As part of that deal, the Chinese side has agreed to cap its carbon-emission growth by 2030, on top of generating one-fifth of its power through renewable sources by that same time.

"It's 16 years before 2030. There will be many uncertainties ahead, including economic and social development and resources. I believe the goal set by 2030 is scientific and practical. We're clear that we will try our best to achieve the goal earlier, if possible. This demonstrates China's determination to combat climate change with concrete initiatives," said Xie Zhenhua, the deputy chief of the National Development and Reform Commission.

At the same time, the Chinese delegation to the forthcoming UN Climate Summit in Peru says it wants to see concrete action from the rest of the world when it comes to climate change.

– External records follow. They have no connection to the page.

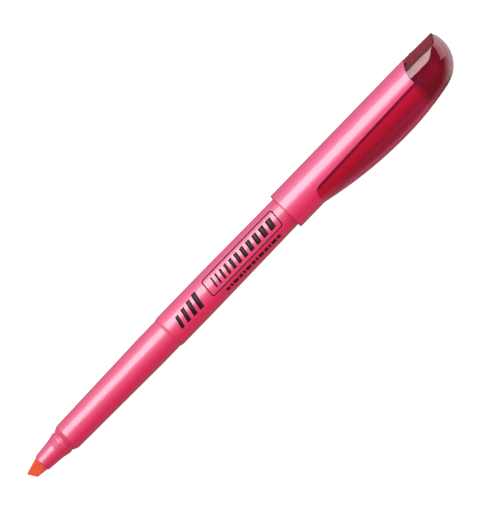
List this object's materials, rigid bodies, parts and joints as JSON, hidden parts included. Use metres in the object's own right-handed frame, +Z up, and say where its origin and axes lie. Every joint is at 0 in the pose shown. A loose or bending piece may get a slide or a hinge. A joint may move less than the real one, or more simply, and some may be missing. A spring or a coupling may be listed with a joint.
{
  "type": "capped highlighter",
  "caption": "Slim capped highlighter with a chisel nib, its cap posted on the tail; a translucent crown runs into a scooped pocket clip.",
  "frame": {"origin": "on the pen's axis, where the cap-stop shoulder meets the front edge of the barrel's full-width land", "axes": "-X towards the nib, +X towards the cap's crown, -Y towards the pocket clip, +Z up when the pen lies on its side"},
  "size_m": [0.1567, 0.0148, 0.0126],
  "materials": {
    "pink_plastic": "glossy opaque moulding",
    "ruby_plastic": "glossy translucent moulding",
    "nib_fibre": "bonded fibre soaked with ink",
    "store_fibre": "bonded fibre soaked with ink",
    "film": "thin clear film",
    "natural_plastic": "soft unpigmented moulding"
  },
  "bodies": {
    "barrel": {"barrel": "pink_plastic", "nose_cone": "pink_plastic", "nib": "nib_fibre", "ink_reservoir": "store_fibre", "reservoir_film": "film", "tail_plug": "pink_plastic"},
    "liner": {"cap_liner": "natural_plastic"},
    "cap": {"cap_sleeve": "pink_plastic", "cap_crown": "ruby_plastic"},
    "clip": {"clip": "ruby_plastic"}
  },
  "joints": [
    {"name": "cap_pull", "type": "slide", "parent": "barrel", "child": "liner", "axis": [1, 0, 0], "range_m": [0, 0.04]},
    {"name": "cap_twist", "type": "hinge", "parent": "liner", "child": "cap", "pos_m": [0.06, 0, 0], "axis": [1, 0, 0], "continuous": true},
    {"name": "clip_flex", "type": "hinge", "parent": "cap", "child": "clip", "pos_m": [0.09, -0.00837, 0], "axis": [0, 0, 1], "range_deg": [0, 5], "stiffness_Nm_per_rad": 0.15}
  ]
}
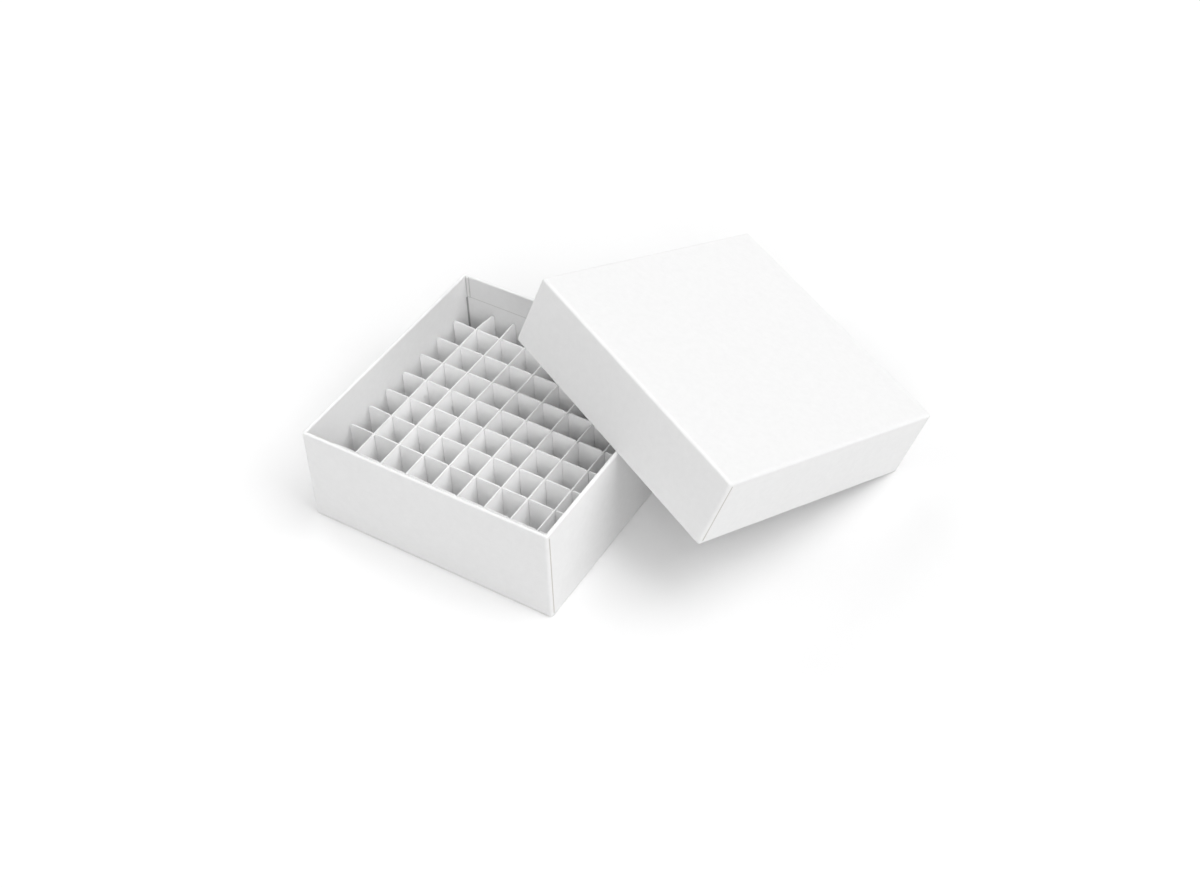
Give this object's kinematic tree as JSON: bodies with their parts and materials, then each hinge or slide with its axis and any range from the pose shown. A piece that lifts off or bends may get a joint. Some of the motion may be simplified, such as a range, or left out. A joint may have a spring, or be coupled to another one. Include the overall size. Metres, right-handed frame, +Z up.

"The Chinese Government hopes the Lima conference will implement the agreements reached earlier for all sides to strengthen action before 2020. Developed countries should substantially strengthen emission reduction, as well as honor their pledges in providing support for developing countries on funds, technology transfer and capacity building," said Su Wei, the vice head of the delegation heading to Lima.

At the same time, he notes most developed countries have yet to honor their commitments made at the Copenhagen conference to mobilize $100 billion a year by 2020 to support climate change action in the developing world.

Since 2011, the Chinese Government has provided over $40 million to a fund meant to help developing countries deal with issues connected to climate change.